TASK DESCRIPTION:
Reproduce the listing below in its entirety. Change nothing.

RECORDED DATA:

--------------------------------------------------

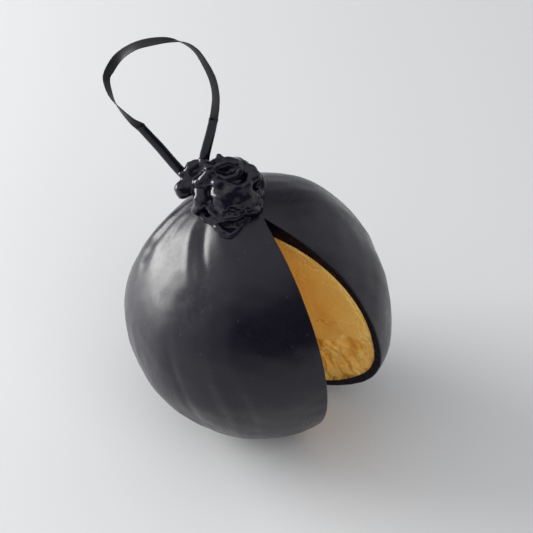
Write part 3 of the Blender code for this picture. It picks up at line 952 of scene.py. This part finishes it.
# %% The finish of the wax
def black_wax(name, scratches=1.0, gloss=1.0, shine=0.5):
    finish, tree, shader = new_finish(name)
    places = object_places(tree)
    along = object_places(tree, (1, 1, 0.12))
    patches = noise(tree, places, 55, detail=2)
    rubs = noise(tree, along, 900, detail=4, roughness=0.6)
    fine = noise(tree, places, 1500, detail=2)
    cells = add_node(tree, "ShaderNodeTexVoronoi", Scale=260.0)
    tree.links.new(places, cells.inputs["Vector"])
    speck = remap(tree, cells.outputs["Distance"], 0.05, 0.11, 1.0, 0.0)
    tone = mix_colours(tree, patches, (0.0034, 0.0026, 0.0082), (0.0052, 0.0042, 0.0110))
    tone = mix_colours(tree, combine(tree, "MULTIPLY", speck, 0.35), tone, (0.05, 0.05, 0.06))
    tree.links.new(tone, shader.inputs["Base Color"])
    dull = remap(tree, patches, 0.35, 0.7, 0.25 * gloss, 0.36 * gloss)
    dull = combine(tree, "ADD", dull, remap(tree, rubs, 0.45, 0.75, 0.0, 0.10 * scratches))
    tree.links.new(dull, shader.inputs["Roughness"])
    relief = combine(tree, "ADD", combine(tree, "MULTIPLY", rubs, 0.55 * scratches),
                     combine(tree, "MULTIPLY", fine, 0.25))
    relief = combine(tree, "SUBTRACT", relief, combine(tree, "MULTIPLY", speck, 0.5))
    add_bump(tree, shader, relief, 0.035 * MM)
    shader.inputs["IOR"].default_value = 1.46
    shader.inputs["Specular IOR Level"].default_value = shine
    return finish


coat.data.materials.append(black_wax("black_wax_ball"))
# The knife leaves the cut face of the wax dull, so it hardly shines there.
coat.data.materials.append(black_wax("black_wax_cut", shine=0.06))
knot_wax = black_wax("black_wax_knot", scratches=0.3, gloss=0.6)
for piece in (knot, left_end, right_end):
    piece.data.materials.append(knot_wax)

# %% [markdown]
# ## Golden cheddar
# Fresh cut cheddar is a warm butter gold. It lets a little light in, so its shadows glow, and in the
# narrow cut the two faces light each other and look deeper than the cheese does in the open. The golds
# used here are deeper and more orange than the cheese's own colour. That extra depth is painted warm
# light, standing in for the light that the cut-off slice lying beside the ball would bounce into the cut.
#
# Colour varies softly from paler to deeper, with a fine curd grain. Pits and tears are darker because
# they are deep, which the relief already does, so the nodes only add a fine, paler grain of curds.

# %% The finish of the cheese
# All three golds hold painted warm bounce light: they are deeper and more orange than the cheese's own
# colour.
DEEP_GOLD = (0.90, 0.55, 0.125)
PALE_GOLD = (0.94, 0.62, 0.17)
CURD_GOLD = (0.95, 0.70, 0.30)


def cheddar_gold_with_painted_bounce():
    finish, tree, shader = new_finish("cheddar_gold_with_painted_bounce")
    places = object_places(tree)
    broad = noise(tree, places, 70, detail=3)
    curds = noise(tree, places, 420, detail=4, roughness=0.6)
    grain = noise(tree, places, 1600, detail=3)
    tone = mix_colours(tree, remap(tree, broad, 0.3, 0.7, 0, 1), DEEP_GOLD, PALE_GOLD)
    tone = mix_colours(tree, remap(tree, curds, 0.52, 0.74, 0, 0.5), tone, CURD_GOLD)
    tree.links.new(tone, shader.inputs["Base Color"])
    tree.links.new(remap(tree, curds, 0.3, 0.7, 0.42, 0.62), shader.inputs["Roughness"])
    relief = combine(tree, "ADD", combine(tree, "MULTIPLY", curds, 0.8),
                     combine(tree, "MULTIPLY", grain, 0.4))
    add_bump(tree, shader, relief, 0.06 * MM)
    shader.inputs["Subsurface Weight"].default_value = 0.25
    shader.inputs["Subsurface Radius"].default_value = (1.0, 0.55, 0.2)
    shader.inputs["Subsurface Scale"].default_value = 1.6 * MM
    return finish


cheese.data.materials.append(cheddar_gold_with_painted_bounce())

# %% [markdown]
# ## Black satin
# Satin is woven so that its long threads lie on top, side by side. It shines in a broad pale sheen where
# it is turned to the window, and looks nearly black from other sides. The twist of the ribbon does most
# of that. A very fine noise stands for the threads, and the shine is soft and weak.

# %% The finish of the ribbon
def black_satin():
    finish, tree, shader = new_finish("black_satin")
    threads = noise(tree, object_places(tree), 5200, detail=2)
    shader.inputs["Base Color"].default_value = (0.012, 0.011, 0.014, 1)
    tree.links.new(remap(tree, threads, 0.3, 0.7, 0.36, 0.50), shader.inputs["Roughness"])
    shader.inputs["Specular IOR Level"].default_value = 0.25
    add_bump(tree, shader, threads, 0.02 * MM)
    return finish


ribbon.data.materials.append(black_satin())

# %% [markdown]
# ## Tie the pieces to the model
# Each dressed piece rides on the one body of the cheese and stands for the plain solid under it. The
# ribbon starts at the end of the left dipped end and goes back into the right.

# %% Riders, and the plain solids they stand for
for piece, node, finish_slot in (
    (coat, "wax_coat", "black_wax"),
    (knot, "wax_coat", "black_wax"),
    (cheese, "cheese", "cheddar"),
    (left_end, "ribbon_end_left", "black_wax"),
    (right_end, "ribbon_end_right", "black_wax"),
    (ribbon, "ribbon", "ribbon"),
):
    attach(piece, "root")
    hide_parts(node)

--------------------------------------------------

RESULT:
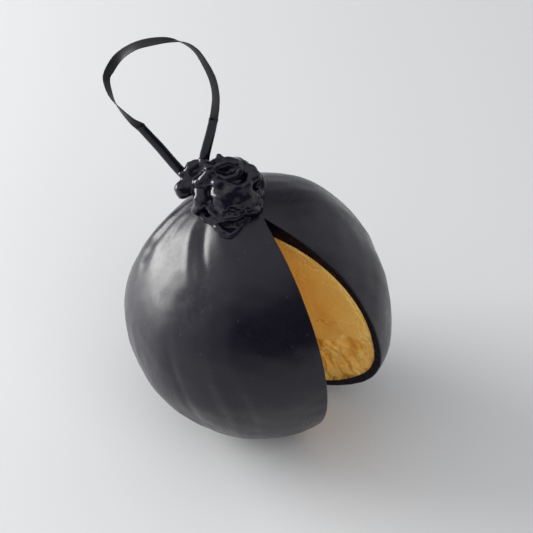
Write part 3 of the Blender code for this picture. It picks up at line 952 of scene.py. This part finishes it.
# %% The finish of the wax
def black_wax(name, scratches=1.0, gloss=1.0, shine=0.5):
    finish, tree, shader = new_finish(name)
    places = object_places(tree)
    along = object_places(tree, (1, 1, 0.12))
    patches = noise(tree, places, 55, detail=2)
    rubs = noise(tree, along, 900, detail=4, roughness=0.6)
    fine = noise(tree, places, 1500, detail=2)
    cells = add_node(tree, "ShaderNodeTexVoronoi", Scale=260.0)
    tree.links.new(places, cells.inputs["Vector"])
    speck = remap(tree, cells.outputs["Distance"], 0.05, 0.11, 1.0, 0.0)
    tone = mix_colours(tree, patches, (0.0034, 0.0026, 0.0082), (0.0052, 0.0042, 0.0110))
    tone = mix_colours(tree, combine(tree, "MULTIPLY", speck, 0.35), tone, (0.05, 0.05, 0.06))
    tree.links.new(tone, shader.inputs["Base Color"])
    dull = remap(tree, patches, 0.35, 0.7, 0.25 * gloss, 0.36 * gloss)
    dull = combine(tree, "ADD", dull, remap(tree, rubs, 0.45, 0.75, 0.0, 0.10 * scratches))
    tree.links.new(dull, shader.inputs["Roughness"])
    relief = combine(tree, "ADD", combine(tree, "MULTIPLY", rubs, 0.55 * scratches),
                     combine(tree, "MULTIPLY", fine, 0.25))
    relief = combine(tree, "SUBTRACT", relief, combine(tree, "MULTIPLY", speck, 0.5))
    add_bump(tree, shader, relief, 0.035 * MM)
    shader.inputs["IOR"].default_value = 1.46
    shader.inputs["Specular IOR Level"].default_value = shine
    return finish


coat.data.materials.append(black_wax("black_wax_ball"))
# The knife leaves the cut face of the wax dull, so it hardly shines there.
coat.data.materials.append(black_wax("black_wax_cut", shine=0.06))
knot_wax = black_wax("black_wax_knot", scratches=0.3, gloss=0.6)
for piece in (knot, left_end, right_end):
    piece.data.materials.append(knot_wax)

# %% [markdown]
# ## Golden cheddar
# Fresh cut cheddar is a warm butter gold. It lets a little light in, so its shadows glow, and in the
# narrow cut the two faces light each other and look deeper than the cheese does in the open. The golds
# used here are deeper and more orange than the cheese's own colour. That extra depth is painted warm
# light, standing in for the light that the cut-off slice lying beside the ball would bounce into the cut.
#
# Colour varies softly from paler to deeper, with a fine curd grain. Pits and tears are darker because
# they are deep, which the relief already does, so the nodes only add a fine, paler grain of curds.

# %% The finish of the cheese
# All three golds hold painted warm bounce light: they are deeper and more orange than the cheese's own
# colour.
DEEP_GOLD = (0.90, 0.55, 0.125)
PALE_GOLD = (0.94, 0.62, 0.17)
CURD_GOLD = (0.95, 0.70, 0.30)


def cheddar_gold_with_painted_bounce():
    finish, tree, shader = new_finish("cheddar_gold_with_painted_bounce")
    places = object_places(tree)
    broad = noise(tree, places, 70, detail=3)
    curds = noise(tree, places, 420, detail=4, roughness=0.6)
    grain = noise(tree, places, 1600, detail=3)
    tone = mix_colours(tree, remap(tree, broad, 0.3, 0.7, 0, 1), DEEP_GOLD, PALE_GOLD)
    tone = mix_colours(tree, remap(tree, curds, 0.52, 0.74, 0, 0.5), tone, CURD_GOLD)
    tree.links.new(tone, shader.inputs["Base Color"])
    tree.links.new(remap(tree, curds, 0.3, 0.7, 0.42, 0.62), shader.inputs["Roughness"])
    relief = combine(tree, "ADD", combine(tree, "MULTIPLY", curds, 0.8),
                     combine(tree, "MULTIPLY", grain, 0.4))
    add_bump(tree, shader, relief, 0.06 * MM)
    shader.inputs["Subsurface Weight"].default_value = 0.25
    shader.inputs["Subsurface Radius"].default_value = (1.0, 0.55, 0.2)
    shader.inputs["Subsurface Scale"].default_value = 1.6 * MM
    return finish


cheese.data.materials.append(cheddar_gold_with_painted_bounce())

# %% [markdown]
# ## Black satin
# Satin is woven so that its long threads lie on top, side by side. It shines in a broad pale sheen where
# it is turned to the window, and looks nearly black from other sides. The twist of the ribbon does most
# of that. A very fine noise stands for the threads, and the shine is soft and weak.

# %% The finish of the ribbon
def black_satin():
    finish, tree, shader = new_finish("black_satin")
    threads = noise(tree, object_places(tree), 5200, detail=2)
    shader.inputs["Base Color"].default_value = (0.012, 0.011, 0.014, 1)
    tree.links.new(remap(tree, threads, 0.3, 0.7, 0.36, 0.50), shader.inputs["Roughness"])
    shader.inputs["Specular IOR Level"].default_value = 0.25
    add_bump(tree, shader, threads, 0.02 * MM)
    return finish


ribbon.data.materials.append(black_satin())

# %% [markdown]
# ## Tie the pieces to the model
# Each dressed piece rides on the one body of the cheese and stands for the plain solid under it. The
# ribbon starts at the end of the left dipped end and goes back into the right.

# %% Riders, and the plain solids they stand for
for piece, node, finish_slot in (
    (coat, "wax_coat", "black_wax"),
    (knot, "wax_coat", "black_wax"),
    (cheese, "cheese", "cheddar"),
    (left_end, "ribbon_end_left", "black_wax"),
    (right_end, "ribbon_end_right", "black_wax"),
    (ribbon, "ribbon", "ribbon"),
):
    attach(piece, "root")
    hide_parts(node)